*Given exercise:* From the listing below, work out how many lines contain "code". Reply with that number only.

*Exercise input:*
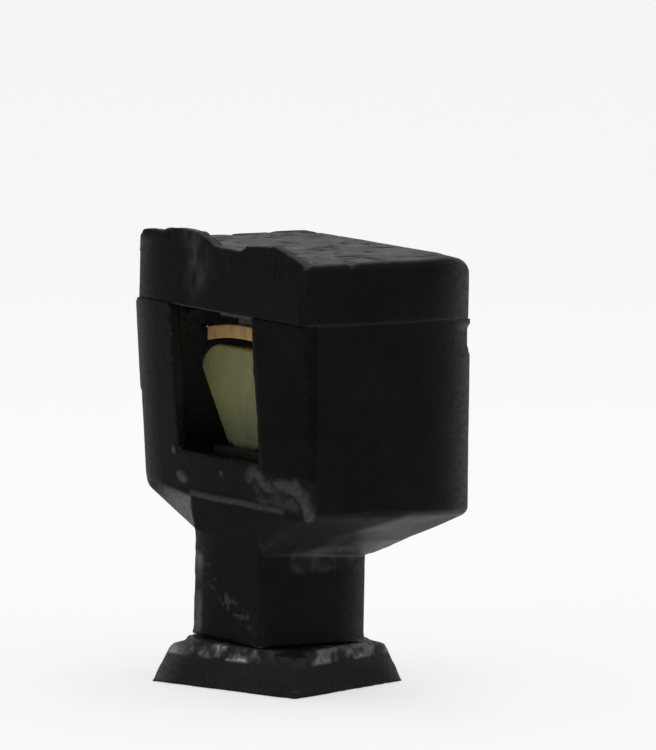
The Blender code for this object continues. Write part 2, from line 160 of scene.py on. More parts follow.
def layered_noise(points, size, seed, octaves=3):
    """Noise about -1 to 1 with finer layers on top of the coarse one."""
    total = np.zeros(len(points))
    scale, gain = np.asarray(size, float), 1.0
    for octave in range(octaves):
        total += gain * lattice_noise(points, scale, seed + 17 * octave)
        scale, gain = scale / 2.1, gain * 0.5
    return total / 1.75


def ridged_noise(points, size, seed, octaves=3):
    """Noise from 0 to 1 with narrow creases at the top of its range."""
    total = np.zeros(len(points))
    scale, gain = np.asarray(size, float), 1.0
    for octave in range(octaves):
        total += gain * (1.0 - np.abs(lattice_noise(points, scale, seed + 31 * octave)))
        scale, gain = scale / 2.0, gain * 0.5
    return total / 1.75


def ramp(low, high, value):
    """0 below low, 1 above high, and smooth between; low may be the larger."""
    t = np.clip((value - low) / (high - low), 0.0, 1.0)
    return t * t * (3.0 - 2.0 * t)


def band(low, high, soft, value):
    """1 between low and high, falling to 0 over soft on either side."""
    return ramp(low - soft, low, value) * ramp(high + soft, high, value)


def stroke(across, up, route, half_width):
    """1 along a line through the route's points on a flat face, falling to 0 at half_width."""
    nearest = np.full(len(across), np.inf)
    for (x0, z0), (x1, z1) in zip(route, route[1:]):
        run_x, run_z = x1 - x0, z1 - z0
        share = ((across - x0) * run_x + (up - z0) * run_z) / (run_x ** 2 + run_z ** 2)
        share = np.clip(share, 0.0, 1.0)
        away = np.hypot(across - x0 - share * run_x, up - z0 - share * run_z)
        nearest = np.minimum(nearest, away)
    return ramp(half_width, 0.25 * half_width, nearest)


def painted_rim_glow(x, y, half, y_front, y_back, reach):
    """Painted rim glow: pale colour that thins out from the upright corners of a box, apart from its
    front right one.
    """
    side = half - np.abs(x)
    to_back = np.maximum(side, y_back - y)
    to_front_left = np.where(x < 0.0, np.maximum(side, y - y_front), np.inf)
    return np.exp(-np.maximum(np.minimum(to_back, to_front_left), 0.0) / reach)


# ---------------------------------------------------------------- meshes
class Skin:
    """An evenly remeshed copy of a CAD node, shaped as an array of points in millimetres.

    Its marks are values from 0 to 1 at the points, which the materials read.
    """

    def __init__(self, node, voxel, yaw=0.0):
        self.node = node
        self.marks = {}
        self.turn = np.array(Matrix.Rotation(-yaw, 3, "Z"))
        source = frame["nodes"][node].data.copy()
        source.transform(Matrix.Scale(1.0 / MM, 4))
        welded = bmesh.new()
        welded.from_mesh(source)
        bmesh.ops.remove_doubles(welded, verts=welded.verts, dist=0.0005)
        welded.to_mesh(source)
        welded.free()
        holder = bpy.data.objects.new("skin_source", source)
        bpy.context.scene.collection.objects.link(holder)
        even = holder.modifiers.new("even", "REMESH")
        even.mode = "VOXEL"
        even.voxel_size = voxel
        graph = bpy.context.evaluated_depsgraph_get()
        self.mesh = bpy.data.meshes.new_from_object(holder.evaluated_get(graph))
        bpy.data.objects.remove(holder)
        bpy.data.meshes.remove(source)
        count = len(self.mesh.vertices)
        flat = np.zeros(count * 3)
        self.mesh.vertices.foreach_get("co", flat)
        self.points = flat.reshape(-1, 3) @ self.turn.T
        pairs = np.zeros(len(self.mesh.edges) * 2, np.int64)
        self.mesh.edges.foreach_get("vertices", pairs)
        self.pairs = pairs.reshape(-1, 2)
        self.degree = np.bincount(self.pairs.ravel(), minlength=count)[:, None]

    def averaged(self, values):
        """The mean of each point's neighbours."""
        total = np.zeros_like(values)
        first, second = self.pairs.T
        for axis in range(values.shape[1]):
            total[:, axis] += np.bincount(first, values[second, axis], len(values))
            total[:, axis] += np.bincount(second, values[first, axis], len(values))
        return total / self.degree

    def smoothed(self, rounds, share=0.5, weight=1.0):
        """The points after rounds of drawing each one towards its neighbours' mean."""
        points = self.points.copy()
        for _ in range(rounds):
            points += share * weight * (self.averaged(points) - points)
        return points

    def smooth(self, rounds, share=0.5, weight=1.0):
        self.points = self.smoothed(rounds, share, weight)

    def normals(self):
        self.write(1.0)
        flat = np.zeros(len(self.points) * 3)
        self.mesh.vertices.foreach_get("normal", flat)
        return flat.reshape(-1, 3) @ self.turn.T

    def push(self, distance):
        """Moves each point outwards along its normal."""
        self.points += self.normals() * np.asarray(distance)[:, None]

    def edges(self, rounds=10, full=0.03):
        """0 on flat stretches and up to 1 on outside edges."""
        rise = self.points - self.smoothed(rounds)
        return np.clip(np.sum(rise * self.normals(), axis=1) / full, 0.0, 1.0)

    def mark(self, name, values):
        """Raises the mark to values where they are above it."""
        self.marks[name] = np.maximum(self.marks.get(name, 0.0), np.clip(values, 0.0, 1.0))

    def write(self, scale):
        """Puts the points back in the mesh, turned back to the CAD's frame."""
        flat = (self.points @ self.turn * scale).astype(np.float32)
        self.mesh.vertices.foreach_set("co", flat.ravel())
        self.mesh.update()

    def finish(self, name, body, material):
        self.write(MM)
        for mark, values in self.marks.items():
            layer = self.mesh.attributes.new(mark, "FLOAT", "POINT")
            layer.data.foreach_set("value", values.astype(np.float32))
        self.mesh.shade_smooth()
        self.mesh.materials.clear()
        self.mesh.materials.append(material)
        self.mesh.name = name
        piece = bpy.data.objects.new(name, self.mesh)
        bpy.context.scene.collection.objects.link(piece)
        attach(piece, body)
        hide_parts(self.node)
        return piece


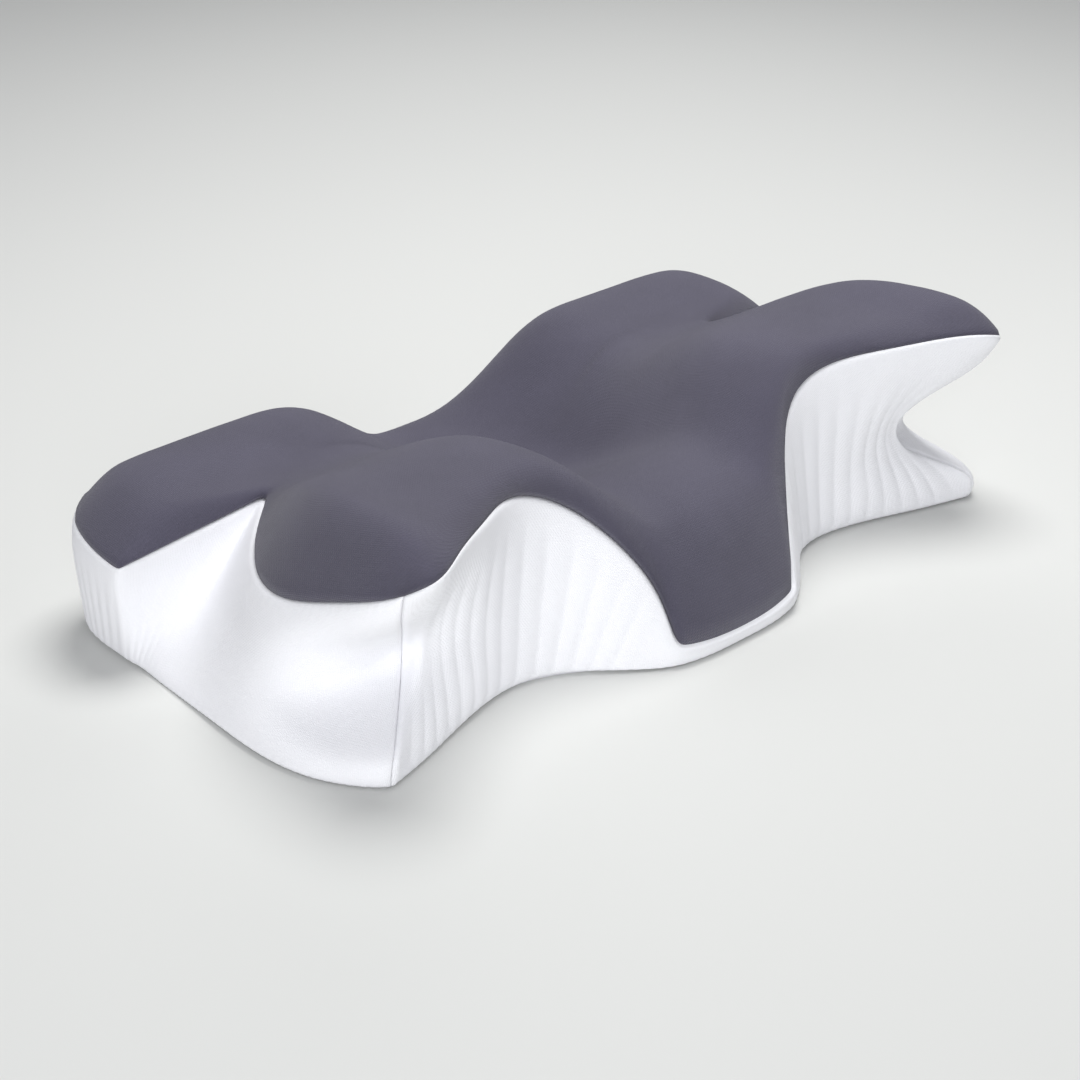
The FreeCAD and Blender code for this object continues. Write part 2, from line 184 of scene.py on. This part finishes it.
def wall_nets():
    """Nets of control points of the four walls, each [along][up]."""
    corner_front = wall_column(FRONT[-1], DIAGONAL, RECESS)
    corner_back = back_column(END[-1])
    line = mirrored(FRONT)
    front = []
    for i, point in enumerate(line):
        tip = smooth(180, 266, abs(point[0]))
        side = np.array([1 if point[0] > 0 else -1, 1, 1])
        out = outward_at(line, i) * (1 - tip) + DIAGONAL * side * tip
        front.append(wall_column(point, out, RECESS * smooth(165, 262, abs(point[0]))))
    right = []
    for i, point in enumerate(END):
        tip = 1 - smooth(-165, -70, point[1])
        out = outward_at(END, i) * (1 - tip) + DIAGONAL * tip
        right.append(wall_column(point, out, RECESS * (1 - smooth(-150, -40, point[1]))))
    back = [back_column(p) for p in mirrored(back_line(len(FRONT)))]
    front, right, back = (np.array(net, float) for net in (front, right, back))
    front[-1], front[0] = corner_front, flipped(np.array(corner_front))
    right[0], right[-1] = corner_front, corner_back
    back[-1], back[0] = corner_back, flipped(np.array(corner_back))
    return {"front": front, "back": back, "left": flipped(right), "right": right}


def shares(points):
    """How far along its line each point lies, from 0 to 1."""
    run = np.concatenate([[0], np.cumsum(np.linalg.norm(np.diff(points, axis=0), axis=1))])
    return run / run[-1]


def filled(walls, row):
    """A net spanned between the same row of the four walls, with its inside evened out."""
    front, back, left, right = (walls[w][:, row] for w in ("front", "back", "left", "right"))
    u = ((shares(front) + shares(back)) / 2)[:, None, None]
    v = ((shares(left) + shares(right)) / 2)[None, :, None]
    net = front[:, None] * (1 - v) + back[:, None] * v + left[None] * (1 - u) + right[None] * u
    net = net - front[0] * (1 - u) * (1 - v) - front[-1] * u * (1 - v)
    net = net - back[0] * (1 - u) * v - back[-1] * u * v
    for _ in range(RELAX_ROUNDS):
        around = net[:-2, 1:-1] + net[2:, 1:-1] + net[1:-1, :-2] + net[1:-1, 2:]
        net[1:-1, 1:-1] = net[1:-1, 1:-1] * 0.5 + around * 0.125
    return net


def all_nets():
    """The wall nets, the top net raised to its height and the bottom net."""
    nets = wall_nets()
    top = filled(nets, -1)
    for i in range(top.shape[0]):
        for j in range(top.shape[1]):
            steps = [min(i, top.shape[0] - 1 - i, 3), min(j, top.shape[1] - 1 - j, 3)]
            share = SHOULDER[steps[0]] * SHOULDER[steps[1]]
            top[i, j, 2] += share * (top_height(*top[i, j, :2]) - top[i, j, 2])
    nets["top"] = top
    nets["bottom"] = filled({w: nets[w] for w in ("front", "back", "left", "right")}, 0)
    return nets


def back_halves(back):
    """The back wall above and below the zip; the two meet beyond the zip's ends."""
    upper, lower = back[:, ZIP_ROW:].copy(), back[:, :ZIP_ROW].copy()
    for half, row in ((upper, 0), (lower, -1)):
        share = smooth(ZIP_HALF + 8, ZIP_HALF + 45, abs(half[:, row, 0]))
        half[:, row, 2] += share * (ZIP_Z - half[:, row, 2])
    return upper, lower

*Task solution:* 2